Kulüpler Birliği'nin görevini yapmadığını iddia eden Aziz Yıldırım, "Kulüplerin şuanda Gençlik ve Spor Müdürlüğü ile mahkemelik olduğunu konular var. Bazıları yeni yasa ile çözülmesi gerekir, bazılarını Gençlik Spor Müdürlüğü'nün içerisinde kendi içlerinde yazışmayla çözülecek konulardır. Bugün stadın ismi için sponsorla anlaştığınız zaman devlet yüzde 25'ini alıyor. Sayıştay'dan yazı geldi ve bu yazışmaları istediler. Galatasaray ile olan stat işlerinden dolayı çıkardıkları yasa ile bunları istiyorlar. Biletlerden yüzde 18 alınıyor. Forma ve sahanın kenarında pay alıyor. Devletin hiçbir katkısı yok her şeyden alıyor ama size geldiği zaman kanun çıkartıyor ve yayın hakkınızı vermiyor. Fenerbahçe bu yıl şampiyon olursa ki olacak 33 milyon dolar kulübün kasasına para girecektir yayından dolayı. Halbuki 2010 yılında o zaman 125 milyon dolar teklif eden kuruluş vardı. Havuz bozulmasın diye biz bunu fazla dillendirmedik. Havuz sistemine ‘evet' deyip devam ettik. Türkiye'de 2010 yılında 1570 lira olan kur farkı bugün 3 bin lira. 5 yılda yüzde yüz borçlarını katlamıştır. Fenerbahçe'nin diğer kulüplerin borcu 5 yılda olduğu yerde kendisi kadar artmıştır. Bugün kulüpler borçlanmıyor. Hiçbir şey yapmasa dahi borcu artmaktadır. Bunun çaresi yeni kanunlar çıkarmak değildir. Olan sorunları çözmektir. Olan sorunlar bellidir. Devlet ve TFF kulüplere ortaktır. Kulüpler zor durumda. Kulüplerin çoğu futbolla uğraşıyor, bizim gibi 9 branşla da uğraşan yok. Ve neden seslerini çıkarmıyorlar anlamıyorum. Fenerbahçe 100 milyon dolar havuzdan para alırsa, UEFA kriterlerinin tamamını karşılar. Biz alacaklıyız" dedi.

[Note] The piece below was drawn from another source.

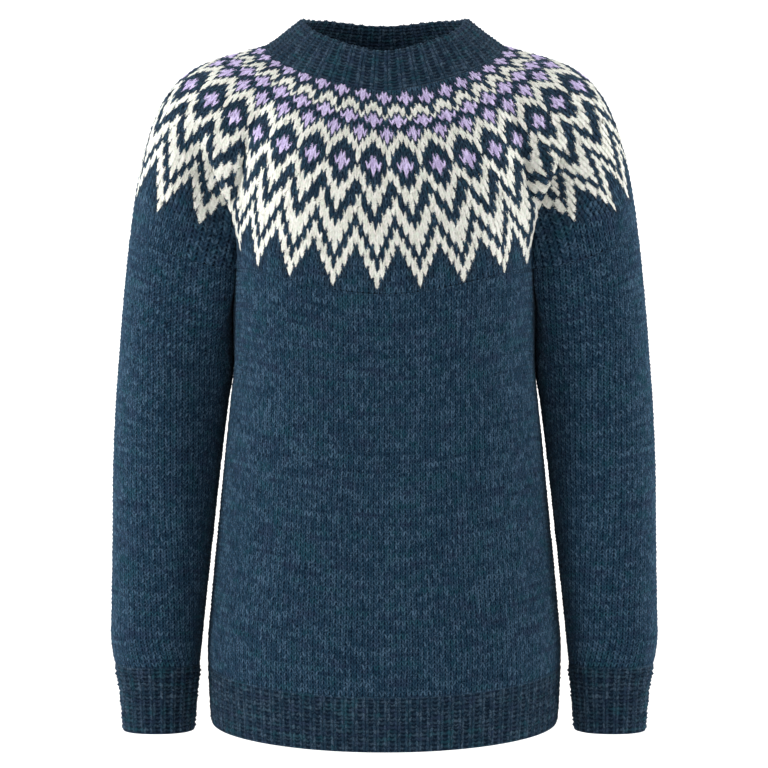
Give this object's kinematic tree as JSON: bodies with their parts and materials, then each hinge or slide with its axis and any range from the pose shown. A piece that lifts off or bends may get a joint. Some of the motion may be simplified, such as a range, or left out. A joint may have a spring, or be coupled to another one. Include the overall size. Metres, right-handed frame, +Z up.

"İDDİA OYNANMASINA KARŞIYIZ"
"Biz şampiyon olduk 2 sene bizi Avrupa'ya göndermediler" diyerek hatırlatma yapan Fenerbahçe Başkanı Aziz Yıldırım, sözlerine şöyle devam etti:
"Bu davalar muhakkak açılacak. Bunların hesaplarını herkes verecek. Bavulunu alan kaçıyor, niye; yaptıkları haltı biliyorlar. Sivil ihtilal yapıyorlardı. Türkiye'nin her yerinde sanki hiçbir şey olmamış gibi herkes 'dönüş' yaptı. Bunlar nereye kayboldular, neredeler? Yayın haklarından gelen hakkımızı istiyoruz. Biz her şeyi yerine getiriyoruz ve getireceğiz. Hiçbir sıkıntımız kalmayacak. Yayın hakkından olan alacağımızın kulübümüze verilmesini istiyoruz. Ayrıca bütün kulüplerin isim hakkını bir tutup, tüm kulüpleri aynı tutup, iddia oynamasına da karşıyız. İddaa'da Fenerbahçe adına ne kadar oynanırsa o kadar para almalı. Devletten hiçbir şey istemiyoruz, istemeyeceğiz” diye konuştu.
Yıldırım arıca, devletten istedikleri bir olayın da alınan vergilerin amatör şubesinde kullanılması olduğunu belirtti. Yıldırım, bu olmadıkça amatörlüğün yavaş yavaş biteceğini de ifade etti.